Re: Kernel crash in free_pipe_info()
On Mon, Oct 30, 2017 at 3:14 PM, Linus Torvalds wrote: > On Mon, Oct 30, 2017 at 1:58 PM, Cong Wang wrote: >> >> We got more than a dozen of kernel crashes at free_pipe_info() on our >> 4.1 kernel, they are all very similar to this one (with slightly >> different faulty addresses): > > Were it not for the pointer to the much more recent powerpc version at > > https://www.spinics.net/lists/kernel/msg2616441.html > > that you referenced, I'd be inclined to ignore this as much too old. > Al fixed a number of issues with splice() some time ago. > > And honestly, splice() is pretty much the only thing that I can think > of that can trigger issues wrt the pipe_inode_info structure. > > But as you say, we've had subtle races just due to the named pipes: It is unlikely that we use splice() or named pipes, I highly suspect it is caused by the pipe(), although stack traces can't tell. > >> Although it is too early to blame your commit b0d8d2292160 ("vfs: fix >> subtle use-after-free of pipe_inode_info"), it is probably related. > > I do hate the games we play with the stupid pipe_inode_info. The way > we have locking in the inode, instead of in the pipe_inode_info > itself. > > There are hysterical raisins for that, and due to names piped we have > to keep the reference to the pipe_inode_info in the inode, but it's > still very very annoying. > > Al, do you see anything? > > Cong, do you have any way to trigger these?

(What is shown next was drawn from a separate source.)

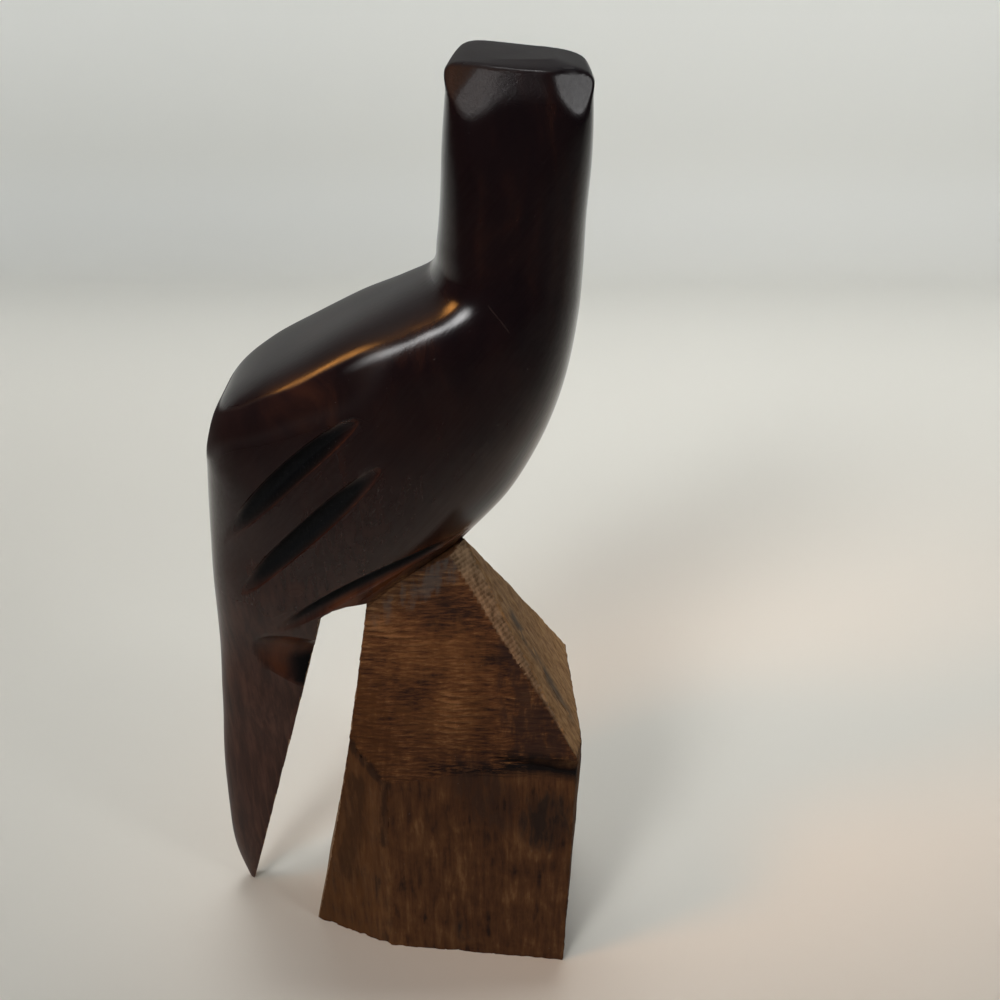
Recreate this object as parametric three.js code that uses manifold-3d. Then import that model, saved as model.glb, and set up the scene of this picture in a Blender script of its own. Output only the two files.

Is there any pattern to > when they happen or what is going on when they do? > I have no idea how this was triggered, all of the stack traces are reported by ABRT service on each host. Note, since kdump is not properly config'ed, there could be even more machines crashed silently in a corner without even an ABRT report. I will try to gather more information. Thanks!
Re: Kernel crash in free_pipe_info()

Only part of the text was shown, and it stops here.